On Sat, 2004-09-11 at 11:54, Roland Dreier wrote:
>     Roland> static u32 ib_mad_client_id = 0;
> 
>     Hal> This will be locked. Rather than a linked list, this will
>     Hal> become an indexed table as this will be more efficient when
>     Hal> looking up the client in the receive path.
> 
> Hmm... seems like we wouldn't want a static limit on the table size.
> Maybe we should use <linux/idr.h> to handle allocating the 32-bit IDs.

There will be a static limit to the number of clients. We could either
use this as a direct index (or have an additional level of indirection)
and have the client IDs be from a larger ID space. As I don't see a
benefit to this right now (I don't think clients will be very dynamic),
I will start with the direct mapping approach. It can easily be changed
if this is the wrong decision.

>     Hal> There used to be a problem with not doing this with some old
>     Hal> Linux kernels. I will eliminate the static WC and the
>     Hal> comment. Sent patch for this.
> 
> What was the problem?  

I don't know the exact problem, just what I wrote about the "origin" of
this. The precise origin of this has not been explained to me (and it is
not worth chasing down).

>     Hal> To minimize time spent in non process context. Is this an
>     Hal> overly conservative approach ?
> 
> It's probably OK for now.  Probably the correct answer is to use
> tasklets and run in softirq context though (since process context can
> be starved for an arbitrarily long time).

OK. I will put changing this on the futures list for now.

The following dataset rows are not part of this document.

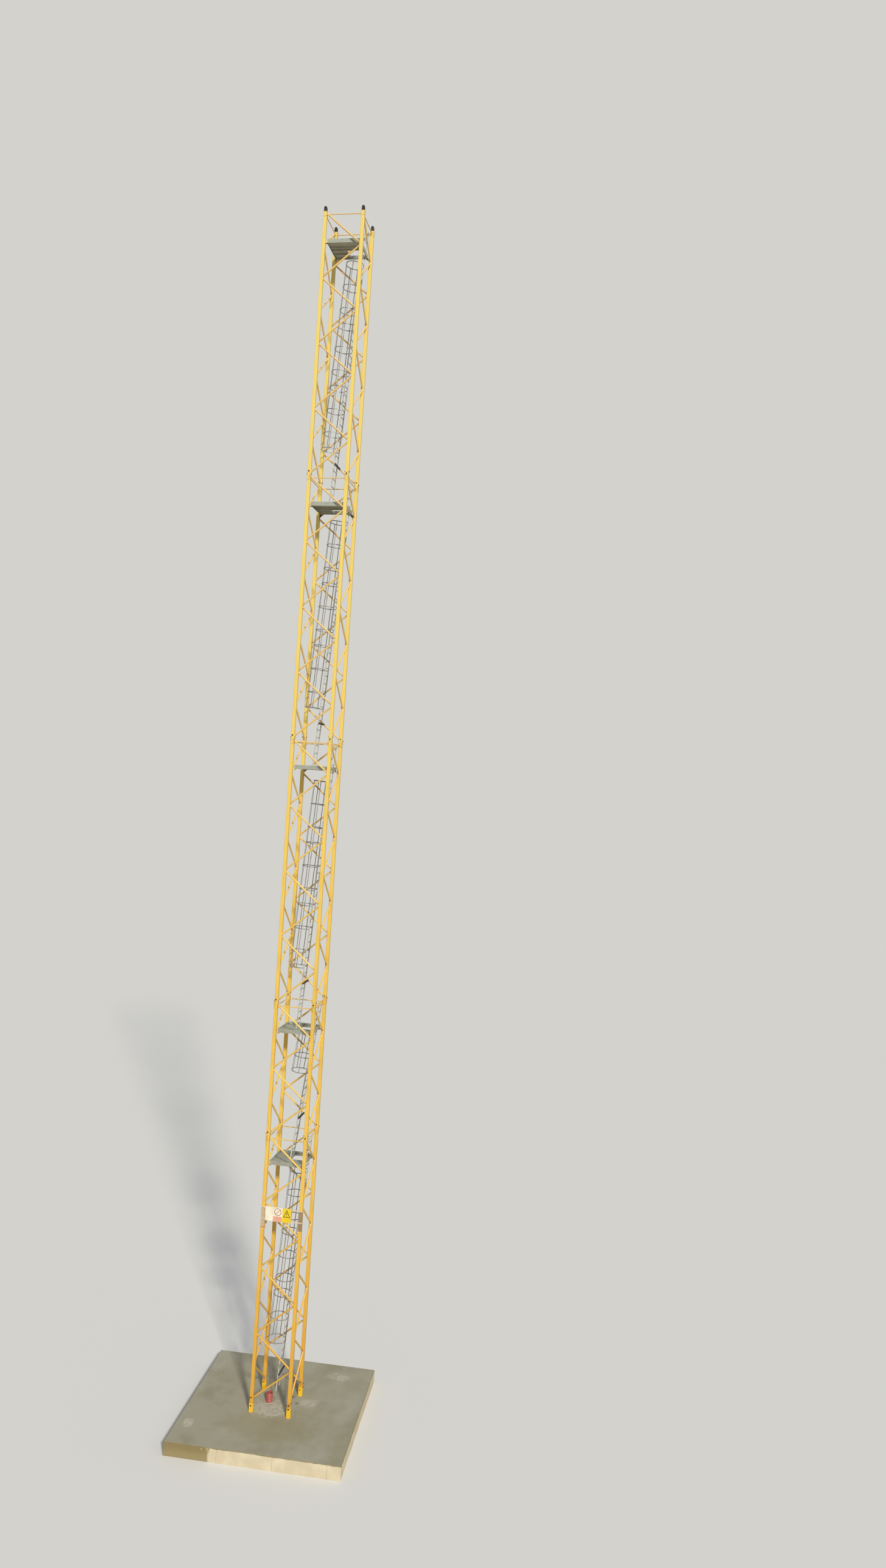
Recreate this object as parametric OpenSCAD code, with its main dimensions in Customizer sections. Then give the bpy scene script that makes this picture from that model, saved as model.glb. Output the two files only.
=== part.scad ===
// Tower crane mast on its foundation block, a 1:2 scale model.
// Five square lattice sections stand on four cast-in feet. Each section has a
// platform near its top, a leaning ladder and a safety cage round the climber.
// Millimetres at 1:2, +Z up, origin at the middle of the block's underside.
// The front faces -Y. Legs in turn: A front left, B front right, D back right,
// C back left.

/* [Foundation block] */
// Width of the concrete block, left to right
block_w = 3250; // [1600:10:4000]
// Length of the block, front to back
block_l = 3100; // [1600:10:4000]
// How far the block is turned against the mast, in degrees
block_turn = 2.5; // [-5:0.5:5]
// Height of the block above the pit floor
block_h = 260; // [220:10:600]
// How deep the feet and the duct are cast in
cast_depth = 150; // [60:5:200]
// Side of the chamfer round the block's top edge
block_bevel = 12; // [4:1:30]

/* [Mast] */
// Distance between leg centres
leg_spacing = 735; // [700:1:900]
// Outer side of a square leg tube
leg_w = 65; // [60:1:80]
// Wall of a leg tube
leg_wall = 5; // [3:0.5:8]
// Corner radius of a leg tube
leg_round = 6; // [2:0.5:10]
// Length of a long section
long_section = 5000; // [4200:10:6000]
// Length of the short section
short_section = 2500; // [2200:10:3200]

/* [Anchor feet] */
// How far a foot stands out past its leg, on each side
foot_over = 5.5; // [3:0.5:12]
// Height of a foot above the block
foot_h = 204; // [120:2:300]

/* [Leg joints] */
// Wall of the collar round the top of each leg
collar_t = 4; // [3:0.5:14]
// Height of the collar
collar_h = 90; // [50:1:140]
// Height of the spigot above its seat
spigot_up = 108; // [104:1:120]
// Depth of the spigot below its seat
spigot_down = 100; // [96:1:130]
// Width of the spigot's blunt tip
spigot_tip = 18; // [10:1:30]
// Diameter of a joint pin
pin_d = 20; // [14:1:22]
// Height of the lower pin of a pair over the joint
pin_low = 34; // [30:1:42]
// Height of the upper pin of a pair over the joint
pin_high = 75; // [70:1:76]
// How far a pin stands out of the leg
pin_out = 14; // [6:1:20]
// Diameter of a pin's head
pin_head_d = 28; // [24:1:32]
// Thickness of a pin's head
pin_head_t = 5; // [3:0.5:8]

/* [Lacing] */
// Diameter of a diagonal bar
brace_d = 32; // [24:1:40]
// Diagonals on each side of a long section, an even number
long_bays = 8; // [6:2:10]
// Diagonals on each side of the short section, an even number
short_bays = 4; // [4:2:6]
// Height of the first node above the section's lower end
node_bottom = 38; // [34:1:60]
// Depth of the last node below the section's upper end
node_top = 4; // [0:1:40]
// Diameter of the thin tie bar near each section's top
tie_d = 18; // [12:1:24]
// Depth of the tie bar below the section's upper end
tie_drop = 48; // [30:1:70]

/* [Platforms] */
// Gap between the platform's edge and the inner faces of the legs
platform_gap = 15; // [8:1:24]
// Depth of the deck's top below the section's upper end
platform_drop = 530; // [400:5:700]
// Thickness of the deck plate
deck_t = 5; // [3:0.5:8]
// Height of the toe board above the deck
toe_up = 45; // [20:1:80]
// Depth of the edge below the deck
edge_down = 25; // [15:1:40]
// Thickness of the edge plates and joists
edge_t = 4; // [3:0.5:8]
// Place of the first joist, as a share of the way from the middle to the edge
joist_y = 0.36; // [0.2:0.02:0.8]
// Gap between the hatch and the platform's right edge
hatch_margin = 14; // [9:1:24]
// Length of the hatch along the way that the ladder leans
hatch_l = 316; // [290:1:340]
// Width of the hatch along the ladder's rungs
hatch_w = 300; // [290:1:320]
// How far the lugs on the legs reach under the platform's corners
lug_seat = 19; // [10:1:30]
// Thickness of such a lug
lug_t = 12; // [6:1:20]

/* [Ladders] */
// Overall width of a ladder
ladder_w = 214; // [180:2:240]
// Gap between the ladder and the platform's back edge
ladder_back = 74; // [60:1:110]
// Gap between the ladder and the right edge of the hatch it passes through
ladder_clear = 7; // [4:1:30]
// Gap between a ladder's foot and the hatch, in the long upper sections
foot_gap = 54; // [6:1:90]
// The same gap in the base and short sections, where the ladder stands steeper
low_foot_gap = 7; // [4:1:40]
// How far a ladder runs on above the upper platform
ladder_over = 450; // [300:5:500]
// Depth of a ladder stile
stile_d = 22; // [16:1:28]
// Thickness of a ladder stile
stile_t = 8; // [5:0.5:12]
// Diameter of a rung
rung_d = 12; // [8:1:16]
// Distance between rungs
rung_pitch = 150; // [120:1:170]
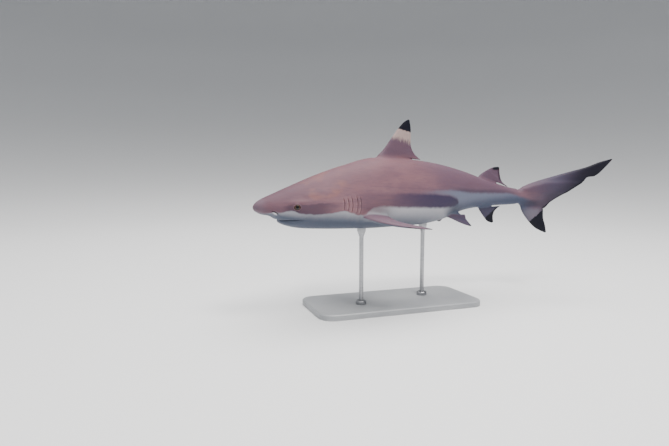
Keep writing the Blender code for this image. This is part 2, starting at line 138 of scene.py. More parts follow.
fins = {
    "firstDorsal": {
        "front": (
            (30.4, 9.6), (31.6, 11.1), (33.1, 12.5), (35.8, 15.6), (37.5, 17.6), (39.3, 19.3),
            (40.6, 19.95),
        ),
        "rear": (
            (41.4, 9.4), (41.8, 10.55), (44.3, 10.25), (42.2, 12.1), (41.35, 14.3), (41.35, 17.2),
            (40.95, 19.75),
        ),
        "thick": 1.15,
        "rows": 60,
    },
    "secondDorsal": {
        "front": ((62.0, 5.6), (63.2, 6.65), (65.0, 7.7), (66.6, 8.35), (68.2, 8.55)),
        "rear": ((67.0, 3.6), (67.8, 4.45), (71.0, 3.3), (69.4, 4.7), (68.8, 6.3), (68.55, 8.35)),
        "thick": 0.62,
        "rows": 44,
    },
    "anal": {
        "front": ((62.2, -1.4), (62.9, -2.6), (64.3, -4.5), (65.5, -5.8), (66.8, -6.3)),
        "rear": ((66.2, -1.0), (66.7, -2.0), (69.0, -1.85), (67.6, -3.1), (67.1, -4.6), (67.25, -6.1)),
        "thick": 0.6,
        "rows": 40,
    },
    "upperLobe": {
        "front": (
            (74.0, 2.0), (75.2, 3.1), (77.5, 4.15), (82.8, 5.8), (88.1, 7.3), (92.4, 8.5),
            (95.7, 9.8), (98.7, 10.65),
        ),
        "rear": (
            (75.6, -0.6), (81.15, -2.6), (83.1, -0.9), (88.3, 2.35), (91.8, 4.8), (92.6, 5.7),
            (94.6, 6.1), (97.5, 8.8), (98.9, 10.5),
        ),
        "thick": 1.7,
        "rows": 90,
    },
    "lowerLobe": {
        "front": ((74.0, -0.9), (74.7, -1.6), (75.3, -3.2), (77.2, -5.9), (79.3, -7.9), (82.0, -9.2)),
        "rear": ((76.4, 1.0), (81.15, -2.5), (81.35, -5.2), (81.9, -7.0), (82.3, -9.0)),
        "thick": 1.1,
        "rows": 50,
    },
}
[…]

>     Roland> I don't think it's a good idea to use a semaphore and
>     Roland> signals to control the worker thread.  Better would be a
>     Roland> wait queue and something like wait_event().
> 
>     Hal> Is there a problem with this or is this an efficiency issue ?
> 
> Using signals tends to be a bad idea because your thread can get
> killed when init sends SIGKILL to all processes while shutting down,
> and then if you need to send MADs later, say to unmount IB-attached
> storage, you're in trouble.  The semaphore is not so good because if
> 100 wakeups come before the thread runs, it will wake up 100 times in
> a row (even if it does all the work on the first iteration).  Plus
> it's just not idiomatic in the kernel so it makes the code harder to
> review and maintain.

Chainging this is now on my short term list.

>     Roland> These don't seem to merit being macros.  If you really
>     Roland> want they could be inline functions but I don't see any
>     Roland> use of the "up" member outside of the macros anyway, so
>     Roland> maybe you can just kill them.  It seems hard to think of
>     Roland> how to test "up" in a way that's not racy.
> 
>     Hal> up was to be used to qualify whether to proceed with posting
>     Hal> MADs to send. Why is it racy if the check of it also takes
>     Hal> the lock ?
> 
> Well, you have to be careful of
> 
>     context #1                    context #2
> 
>     lock
>     see that up is set
>     unlock
>                                   lock
>                                   clear up
>                                   unlock
>     do work relying on up
>       being set...oops
> 
> Basically it means that anything that relies on up being set has to
> hold the lock across the whole operation.  This includes posting sends
> I assume, which means that the lock has to be a spinlock (since the
> send posting can happen in interrupt context).  But that means you
> can't do any operations that sleep and rely on up staying consistent.
> So it starts to look messy to me (it does seem doable but there may be
> details I'm missing).

Got it. It will be removed. I think it means there may be some other
cleanup cases to deal with but they might have been there anyway.

Thanks.

-- Hal